Which lines below fall between the one containing "Model this object" and the one containing "solid all through."? Repeat them exactly, counting both of those lines, and add nothing else.

--- Begin Exercise data ---

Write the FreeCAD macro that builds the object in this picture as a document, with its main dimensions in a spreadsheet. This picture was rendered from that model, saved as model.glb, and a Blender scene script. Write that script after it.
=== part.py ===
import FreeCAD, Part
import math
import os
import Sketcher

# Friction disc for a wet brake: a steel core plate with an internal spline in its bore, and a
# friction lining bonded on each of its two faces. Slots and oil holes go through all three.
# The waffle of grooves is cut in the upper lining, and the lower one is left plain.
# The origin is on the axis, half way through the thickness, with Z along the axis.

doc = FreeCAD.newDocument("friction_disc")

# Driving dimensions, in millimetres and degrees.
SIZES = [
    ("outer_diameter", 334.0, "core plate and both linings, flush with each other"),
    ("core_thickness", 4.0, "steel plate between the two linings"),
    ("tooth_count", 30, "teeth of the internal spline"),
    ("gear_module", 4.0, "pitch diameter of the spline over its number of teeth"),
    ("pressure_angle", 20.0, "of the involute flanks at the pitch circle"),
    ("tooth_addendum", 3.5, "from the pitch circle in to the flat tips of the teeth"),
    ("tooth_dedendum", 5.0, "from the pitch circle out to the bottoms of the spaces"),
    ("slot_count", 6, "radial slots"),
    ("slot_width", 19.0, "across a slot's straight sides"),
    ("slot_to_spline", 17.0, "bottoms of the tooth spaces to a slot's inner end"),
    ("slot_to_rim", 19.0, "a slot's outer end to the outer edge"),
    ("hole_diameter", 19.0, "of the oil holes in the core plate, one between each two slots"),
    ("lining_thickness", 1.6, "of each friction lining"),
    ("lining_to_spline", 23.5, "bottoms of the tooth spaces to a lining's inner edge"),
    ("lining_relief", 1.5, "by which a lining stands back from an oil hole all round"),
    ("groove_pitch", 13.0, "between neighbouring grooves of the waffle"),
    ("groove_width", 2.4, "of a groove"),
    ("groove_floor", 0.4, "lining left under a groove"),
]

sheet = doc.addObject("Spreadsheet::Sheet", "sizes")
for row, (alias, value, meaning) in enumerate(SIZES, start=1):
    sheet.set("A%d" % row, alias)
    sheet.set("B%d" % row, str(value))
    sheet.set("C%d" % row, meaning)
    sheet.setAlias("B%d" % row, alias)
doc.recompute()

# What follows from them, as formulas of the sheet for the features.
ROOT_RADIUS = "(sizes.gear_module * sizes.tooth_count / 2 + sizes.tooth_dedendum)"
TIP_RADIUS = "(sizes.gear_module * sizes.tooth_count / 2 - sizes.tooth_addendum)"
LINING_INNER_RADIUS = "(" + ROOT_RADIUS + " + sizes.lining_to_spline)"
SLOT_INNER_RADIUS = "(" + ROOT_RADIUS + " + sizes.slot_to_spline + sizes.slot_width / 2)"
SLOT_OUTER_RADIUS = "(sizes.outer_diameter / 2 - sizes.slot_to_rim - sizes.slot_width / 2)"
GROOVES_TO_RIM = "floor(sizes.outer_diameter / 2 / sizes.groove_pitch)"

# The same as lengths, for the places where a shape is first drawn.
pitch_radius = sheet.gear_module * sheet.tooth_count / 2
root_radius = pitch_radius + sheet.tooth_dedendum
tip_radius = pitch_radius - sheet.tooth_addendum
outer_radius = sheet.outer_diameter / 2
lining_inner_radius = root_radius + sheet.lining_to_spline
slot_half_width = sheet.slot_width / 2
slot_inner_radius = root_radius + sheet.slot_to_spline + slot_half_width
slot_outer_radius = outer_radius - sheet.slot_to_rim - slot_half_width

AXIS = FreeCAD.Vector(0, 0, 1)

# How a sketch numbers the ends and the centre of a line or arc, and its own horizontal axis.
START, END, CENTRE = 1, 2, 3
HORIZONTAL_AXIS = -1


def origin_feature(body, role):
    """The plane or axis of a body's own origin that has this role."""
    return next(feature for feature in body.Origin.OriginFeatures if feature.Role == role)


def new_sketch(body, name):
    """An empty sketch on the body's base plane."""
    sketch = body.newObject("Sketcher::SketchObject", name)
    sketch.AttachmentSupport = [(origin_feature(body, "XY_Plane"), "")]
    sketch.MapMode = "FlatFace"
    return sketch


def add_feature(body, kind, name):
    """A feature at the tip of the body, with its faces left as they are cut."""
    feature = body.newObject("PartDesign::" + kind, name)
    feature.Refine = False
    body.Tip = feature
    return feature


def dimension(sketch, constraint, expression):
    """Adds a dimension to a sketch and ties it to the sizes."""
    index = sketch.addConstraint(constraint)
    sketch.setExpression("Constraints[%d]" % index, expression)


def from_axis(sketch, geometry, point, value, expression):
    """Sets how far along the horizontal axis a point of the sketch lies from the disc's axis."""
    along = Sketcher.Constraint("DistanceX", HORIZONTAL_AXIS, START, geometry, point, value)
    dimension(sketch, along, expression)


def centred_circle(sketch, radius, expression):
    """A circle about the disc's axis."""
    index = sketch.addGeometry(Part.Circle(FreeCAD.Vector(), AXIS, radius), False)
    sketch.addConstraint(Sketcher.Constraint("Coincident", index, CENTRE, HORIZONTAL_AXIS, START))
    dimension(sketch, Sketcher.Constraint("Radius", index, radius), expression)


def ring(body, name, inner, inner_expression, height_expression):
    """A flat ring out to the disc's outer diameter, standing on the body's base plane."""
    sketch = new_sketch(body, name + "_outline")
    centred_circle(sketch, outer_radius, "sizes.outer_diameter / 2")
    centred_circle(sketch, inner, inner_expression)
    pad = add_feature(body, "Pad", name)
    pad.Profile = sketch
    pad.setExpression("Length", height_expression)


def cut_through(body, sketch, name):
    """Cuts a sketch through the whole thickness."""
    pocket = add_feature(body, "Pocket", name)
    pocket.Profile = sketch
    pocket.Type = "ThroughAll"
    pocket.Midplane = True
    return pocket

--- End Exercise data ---
--- Begin Exercise data ---

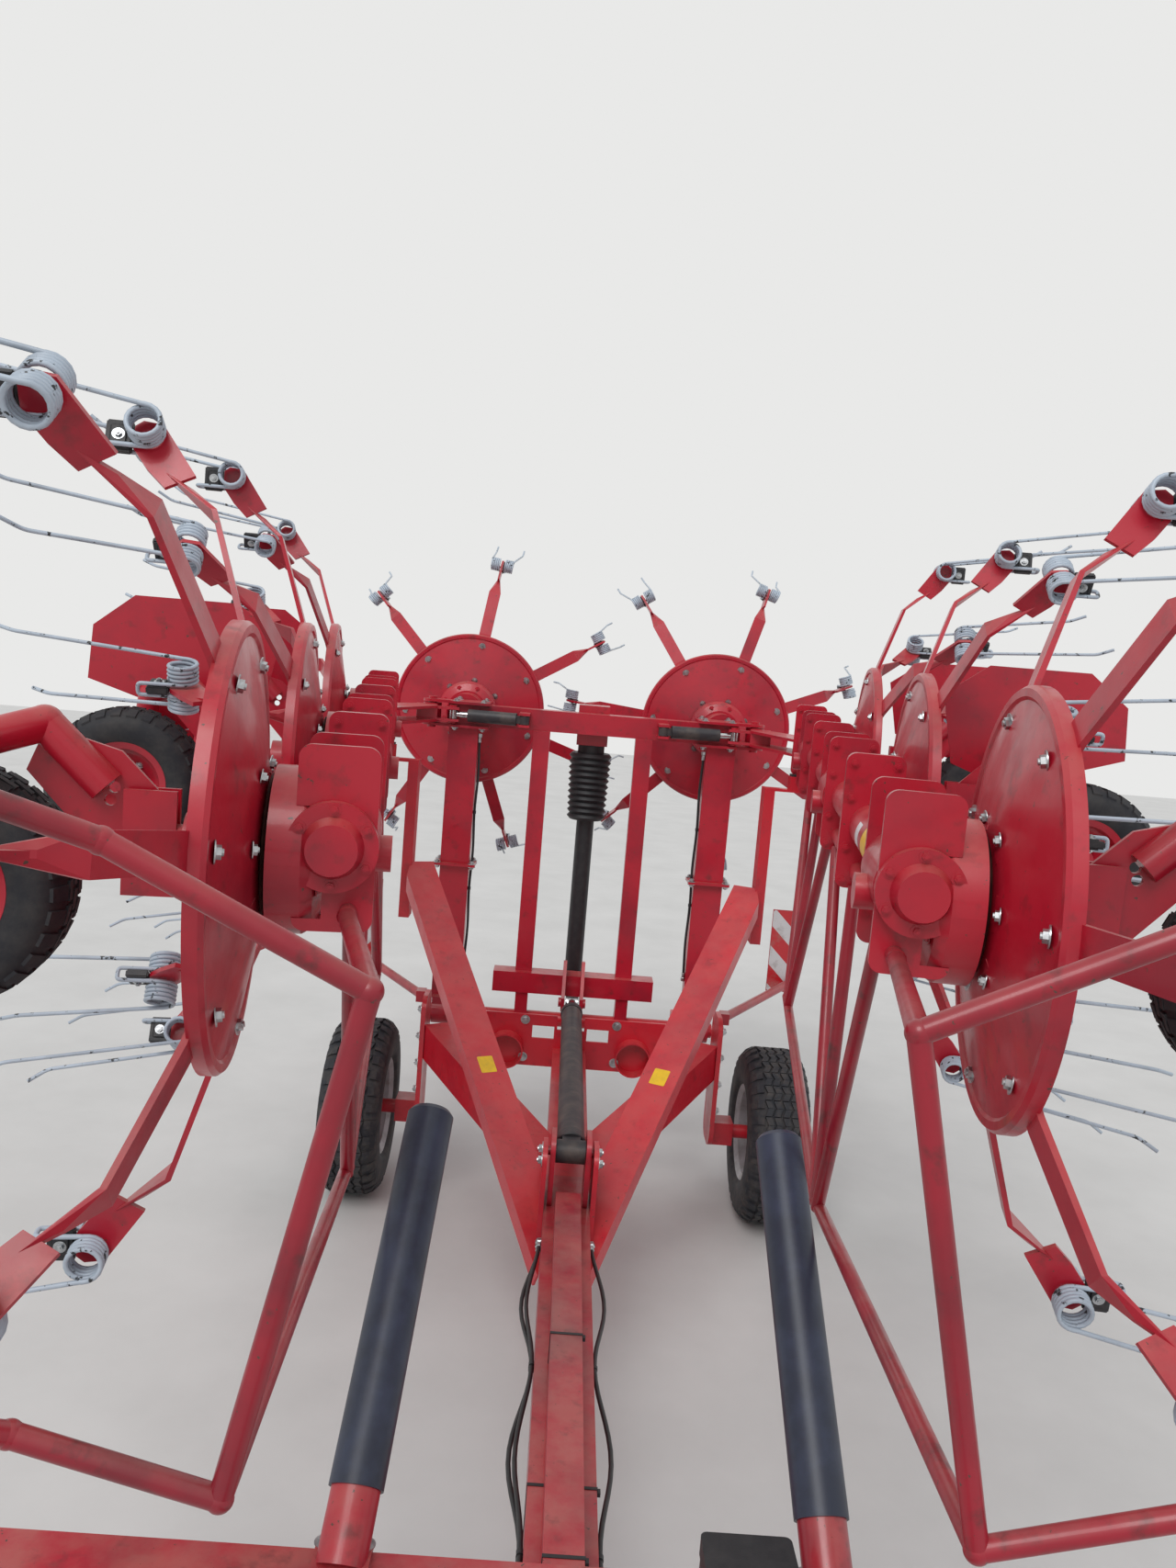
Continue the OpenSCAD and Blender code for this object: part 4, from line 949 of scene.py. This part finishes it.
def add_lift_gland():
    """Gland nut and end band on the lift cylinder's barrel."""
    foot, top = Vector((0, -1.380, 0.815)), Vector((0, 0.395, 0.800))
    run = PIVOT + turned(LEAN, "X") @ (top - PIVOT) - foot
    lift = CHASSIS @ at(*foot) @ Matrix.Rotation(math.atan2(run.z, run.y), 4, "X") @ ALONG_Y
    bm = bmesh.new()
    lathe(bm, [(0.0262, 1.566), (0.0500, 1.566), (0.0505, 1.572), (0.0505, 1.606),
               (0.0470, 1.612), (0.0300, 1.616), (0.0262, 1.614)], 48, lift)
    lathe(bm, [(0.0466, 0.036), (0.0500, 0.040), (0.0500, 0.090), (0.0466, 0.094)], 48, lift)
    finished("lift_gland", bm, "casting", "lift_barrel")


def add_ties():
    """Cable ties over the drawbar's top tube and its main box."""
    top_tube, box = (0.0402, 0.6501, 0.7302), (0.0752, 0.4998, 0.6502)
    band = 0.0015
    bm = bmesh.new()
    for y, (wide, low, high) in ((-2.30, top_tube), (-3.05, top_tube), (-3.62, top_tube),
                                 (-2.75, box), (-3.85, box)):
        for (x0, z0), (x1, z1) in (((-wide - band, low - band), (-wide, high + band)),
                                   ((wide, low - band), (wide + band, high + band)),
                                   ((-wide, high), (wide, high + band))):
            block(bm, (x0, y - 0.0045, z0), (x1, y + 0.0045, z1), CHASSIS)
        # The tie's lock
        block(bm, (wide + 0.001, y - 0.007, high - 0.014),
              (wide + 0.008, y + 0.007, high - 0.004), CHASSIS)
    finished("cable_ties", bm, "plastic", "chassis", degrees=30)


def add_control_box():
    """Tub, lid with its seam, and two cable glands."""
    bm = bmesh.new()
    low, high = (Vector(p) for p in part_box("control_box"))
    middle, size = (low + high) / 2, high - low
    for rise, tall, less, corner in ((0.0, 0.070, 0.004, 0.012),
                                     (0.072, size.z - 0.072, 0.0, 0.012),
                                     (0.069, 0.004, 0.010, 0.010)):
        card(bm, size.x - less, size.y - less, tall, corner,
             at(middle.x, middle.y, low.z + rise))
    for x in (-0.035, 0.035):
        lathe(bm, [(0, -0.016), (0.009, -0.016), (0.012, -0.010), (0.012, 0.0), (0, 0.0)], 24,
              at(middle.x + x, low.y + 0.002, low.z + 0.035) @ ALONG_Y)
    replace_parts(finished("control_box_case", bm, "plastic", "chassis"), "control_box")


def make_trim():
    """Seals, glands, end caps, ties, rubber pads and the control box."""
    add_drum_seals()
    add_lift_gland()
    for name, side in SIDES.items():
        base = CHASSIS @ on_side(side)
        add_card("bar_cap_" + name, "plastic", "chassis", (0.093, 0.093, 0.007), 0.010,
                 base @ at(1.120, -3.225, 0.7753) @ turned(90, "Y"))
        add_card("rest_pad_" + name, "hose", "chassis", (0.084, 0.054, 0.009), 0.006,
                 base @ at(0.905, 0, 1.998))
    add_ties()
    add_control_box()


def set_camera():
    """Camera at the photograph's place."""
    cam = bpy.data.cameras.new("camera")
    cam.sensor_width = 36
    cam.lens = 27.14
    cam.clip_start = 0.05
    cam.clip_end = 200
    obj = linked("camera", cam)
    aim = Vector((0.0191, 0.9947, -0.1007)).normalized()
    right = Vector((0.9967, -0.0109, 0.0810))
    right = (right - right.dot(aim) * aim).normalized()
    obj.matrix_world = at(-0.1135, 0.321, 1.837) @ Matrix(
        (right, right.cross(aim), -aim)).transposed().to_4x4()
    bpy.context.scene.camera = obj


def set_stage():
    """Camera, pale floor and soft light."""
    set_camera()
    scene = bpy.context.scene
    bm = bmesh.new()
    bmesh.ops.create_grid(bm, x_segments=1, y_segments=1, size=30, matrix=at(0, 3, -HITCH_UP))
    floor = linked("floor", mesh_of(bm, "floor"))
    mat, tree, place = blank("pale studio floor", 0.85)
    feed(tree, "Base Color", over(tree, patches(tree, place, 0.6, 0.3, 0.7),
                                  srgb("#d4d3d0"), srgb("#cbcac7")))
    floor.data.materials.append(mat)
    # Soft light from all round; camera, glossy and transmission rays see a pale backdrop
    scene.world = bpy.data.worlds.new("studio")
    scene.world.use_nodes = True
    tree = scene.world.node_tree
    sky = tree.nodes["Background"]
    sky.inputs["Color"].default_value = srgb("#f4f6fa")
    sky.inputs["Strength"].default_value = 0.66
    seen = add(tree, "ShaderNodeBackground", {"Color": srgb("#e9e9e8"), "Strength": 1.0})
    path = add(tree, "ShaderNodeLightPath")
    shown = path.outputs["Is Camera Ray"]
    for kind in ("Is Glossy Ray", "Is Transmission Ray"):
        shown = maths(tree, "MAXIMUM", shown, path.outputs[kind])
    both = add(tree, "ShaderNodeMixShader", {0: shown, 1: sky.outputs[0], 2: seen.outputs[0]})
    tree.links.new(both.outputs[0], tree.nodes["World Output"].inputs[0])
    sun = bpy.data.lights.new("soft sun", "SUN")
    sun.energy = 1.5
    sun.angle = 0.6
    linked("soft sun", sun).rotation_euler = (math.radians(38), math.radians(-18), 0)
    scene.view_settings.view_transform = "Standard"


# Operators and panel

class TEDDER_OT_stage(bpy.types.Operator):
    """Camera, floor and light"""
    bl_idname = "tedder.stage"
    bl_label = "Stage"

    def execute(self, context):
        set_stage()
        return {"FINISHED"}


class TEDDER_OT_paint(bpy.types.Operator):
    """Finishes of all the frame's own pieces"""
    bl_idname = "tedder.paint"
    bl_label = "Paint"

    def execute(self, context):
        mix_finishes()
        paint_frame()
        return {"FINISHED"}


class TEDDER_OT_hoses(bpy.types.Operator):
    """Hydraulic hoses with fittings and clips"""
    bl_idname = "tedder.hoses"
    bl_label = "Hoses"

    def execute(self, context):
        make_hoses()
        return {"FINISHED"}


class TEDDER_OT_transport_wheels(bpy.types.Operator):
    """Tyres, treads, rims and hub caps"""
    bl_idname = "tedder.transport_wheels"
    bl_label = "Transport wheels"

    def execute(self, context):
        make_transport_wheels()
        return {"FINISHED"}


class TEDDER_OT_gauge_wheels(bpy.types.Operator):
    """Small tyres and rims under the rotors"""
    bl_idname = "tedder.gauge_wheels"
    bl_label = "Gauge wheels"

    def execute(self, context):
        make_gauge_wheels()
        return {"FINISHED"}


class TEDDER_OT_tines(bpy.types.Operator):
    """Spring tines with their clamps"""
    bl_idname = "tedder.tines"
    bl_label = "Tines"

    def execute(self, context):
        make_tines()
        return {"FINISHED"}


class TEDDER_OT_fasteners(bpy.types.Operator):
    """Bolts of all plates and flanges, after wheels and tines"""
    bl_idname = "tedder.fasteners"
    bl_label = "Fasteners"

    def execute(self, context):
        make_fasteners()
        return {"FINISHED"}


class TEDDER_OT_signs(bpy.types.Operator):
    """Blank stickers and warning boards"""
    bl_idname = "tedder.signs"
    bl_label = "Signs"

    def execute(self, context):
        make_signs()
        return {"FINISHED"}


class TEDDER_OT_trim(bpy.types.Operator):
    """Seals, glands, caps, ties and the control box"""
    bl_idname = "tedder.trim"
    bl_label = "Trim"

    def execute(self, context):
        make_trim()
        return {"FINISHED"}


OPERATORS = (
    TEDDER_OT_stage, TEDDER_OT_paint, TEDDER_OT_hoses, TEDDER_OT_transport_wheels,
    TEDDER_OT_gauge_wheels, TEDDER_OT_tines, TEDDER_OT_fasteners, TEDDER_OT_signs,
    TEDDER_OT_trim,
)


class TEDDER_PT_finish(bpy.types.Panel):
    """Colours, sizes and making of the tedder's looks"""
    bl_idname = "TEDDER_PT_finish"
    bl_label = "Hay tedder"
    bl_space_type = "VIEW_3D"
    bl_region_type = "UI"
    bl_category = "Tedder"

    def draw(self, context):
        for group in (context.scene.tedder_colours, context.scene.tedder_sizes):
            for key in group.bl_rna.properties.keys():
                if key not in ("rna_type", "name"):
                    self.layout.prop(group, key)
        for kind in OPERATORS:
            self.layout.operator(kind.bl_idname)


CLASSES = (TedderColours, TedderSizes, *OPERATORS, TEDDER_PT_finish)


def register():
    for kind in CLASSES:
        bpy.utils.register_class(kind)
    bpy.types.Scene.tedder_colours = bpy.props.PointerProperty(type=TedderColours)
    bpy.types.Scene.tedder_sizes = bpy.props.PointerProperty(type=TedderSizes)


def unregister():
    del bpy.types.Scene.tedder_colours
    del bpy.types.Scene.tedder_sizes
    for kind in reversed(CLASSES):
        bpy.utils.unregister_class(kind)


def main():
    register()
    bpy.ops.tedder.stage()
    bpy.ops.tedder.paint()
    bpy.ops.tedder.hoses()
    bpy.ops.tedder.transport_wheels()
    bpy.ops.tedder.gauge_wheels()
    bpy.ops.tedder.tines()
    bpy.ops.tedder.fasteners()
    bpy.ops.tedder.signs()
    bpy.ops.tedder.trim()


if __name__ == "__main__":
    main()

--- End Exercise data ---
--- Begin Exercise data ---

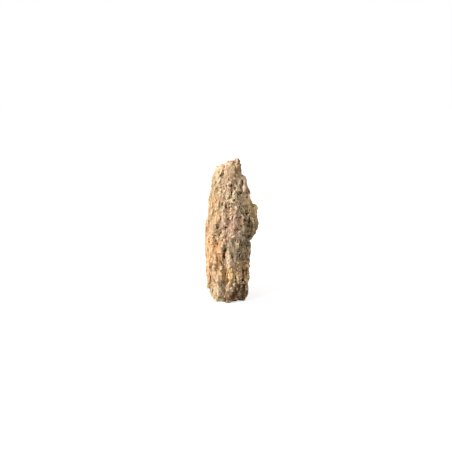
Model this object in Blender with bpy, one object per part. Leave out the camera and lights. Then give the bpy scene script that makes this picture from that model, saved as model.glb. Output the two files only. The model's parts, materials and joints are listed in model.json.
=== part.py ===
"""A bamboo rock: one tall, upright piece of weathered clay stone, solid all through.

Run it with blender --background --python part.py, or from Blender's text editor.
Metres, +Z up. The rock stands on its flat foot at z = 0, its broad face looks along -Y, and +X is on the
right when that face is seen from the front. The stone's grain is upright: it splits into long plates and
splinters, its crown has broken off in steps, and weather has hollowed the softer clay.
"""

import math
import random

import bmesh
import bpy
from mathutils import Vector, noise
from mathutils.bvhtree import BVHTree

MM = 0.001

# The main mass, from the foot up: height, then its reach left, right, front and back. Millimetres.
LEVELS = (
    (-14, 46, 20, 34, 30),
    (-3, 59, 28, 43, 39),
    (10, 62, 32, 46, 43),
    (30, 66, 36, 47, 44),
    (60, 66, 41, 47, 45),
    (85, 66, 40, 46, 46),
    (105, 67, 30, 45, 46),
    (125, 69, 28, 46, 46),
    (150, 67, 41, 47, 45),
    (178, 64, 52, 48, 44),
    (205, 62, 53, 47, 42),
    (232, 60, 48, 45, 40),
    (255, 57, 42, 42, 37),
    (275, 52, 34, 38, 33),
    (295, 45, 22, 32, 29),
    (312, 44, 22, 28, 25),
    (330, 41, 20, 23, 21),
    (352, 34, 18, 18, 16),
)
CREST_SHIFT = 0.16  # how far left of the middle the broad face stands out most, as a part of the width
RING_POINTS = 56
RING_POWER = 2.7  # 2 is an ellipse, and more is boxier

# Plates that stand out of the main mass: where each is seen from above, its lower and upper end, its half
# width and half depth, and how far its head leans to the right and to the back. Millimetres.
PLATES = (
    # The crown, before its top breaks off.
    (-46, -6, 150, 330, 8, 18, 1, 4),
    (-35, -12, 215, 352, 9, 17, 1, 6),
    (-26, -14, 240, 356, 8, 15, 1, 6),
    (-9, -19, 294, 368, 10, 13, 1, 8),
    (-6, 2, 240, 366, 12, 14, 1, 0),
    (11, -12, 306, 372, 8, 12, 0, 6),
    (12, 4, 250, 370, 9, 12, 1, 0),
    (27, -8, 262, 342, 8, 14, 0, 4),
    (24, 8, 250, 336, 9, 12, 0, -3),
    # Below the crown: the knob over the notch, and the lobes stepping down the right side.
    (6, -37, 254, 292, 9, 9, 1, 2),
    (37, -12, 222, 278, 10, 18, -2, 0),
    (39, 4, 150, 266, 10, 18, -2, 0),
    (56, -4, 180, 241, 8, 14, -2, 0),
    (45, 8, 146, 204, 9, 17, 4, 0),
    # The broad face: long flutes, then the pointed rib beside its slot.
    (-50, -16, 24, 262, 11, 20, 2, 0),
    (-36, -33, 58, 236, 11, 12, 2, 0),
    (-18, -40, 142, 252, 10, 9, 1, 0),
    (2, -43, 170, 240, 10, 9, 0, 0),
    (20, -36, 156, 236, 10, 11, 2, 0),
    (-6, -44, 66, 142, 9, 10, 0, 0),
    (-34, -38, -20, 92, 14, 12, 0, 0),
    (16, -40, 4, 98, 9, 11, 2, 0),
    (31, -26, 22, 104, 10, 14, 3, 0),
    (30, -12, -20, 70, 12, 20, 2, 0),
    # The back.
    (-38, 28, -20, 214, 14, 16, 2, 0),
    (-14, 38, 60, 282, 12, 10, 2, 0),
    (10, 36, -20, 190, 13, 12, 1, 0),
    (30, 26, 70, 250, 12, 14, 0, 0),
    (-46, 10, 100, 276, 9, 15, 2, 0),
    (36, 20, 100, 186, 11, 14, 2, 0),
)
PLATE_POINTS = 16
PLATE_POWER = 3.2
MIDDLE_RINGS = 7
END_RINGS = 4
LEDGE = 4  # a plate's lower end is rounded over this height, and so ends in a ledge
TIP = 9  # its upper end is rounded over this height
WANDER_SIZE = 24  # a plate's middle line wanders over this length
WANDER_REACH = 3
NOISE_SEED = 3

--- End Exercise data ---

(Task solution):
Model this object in Blender with bpy, one object per part. Leave out the camera and lights. Then give the bpy scene script that makes this picture from that model, saved as model.glb. Output the two files only. The model's parts, materials and joints are listed in model.json.
=== part.py ===
"""A bamboo rock: one tall, upright piece of weathered clay stone, solid all through.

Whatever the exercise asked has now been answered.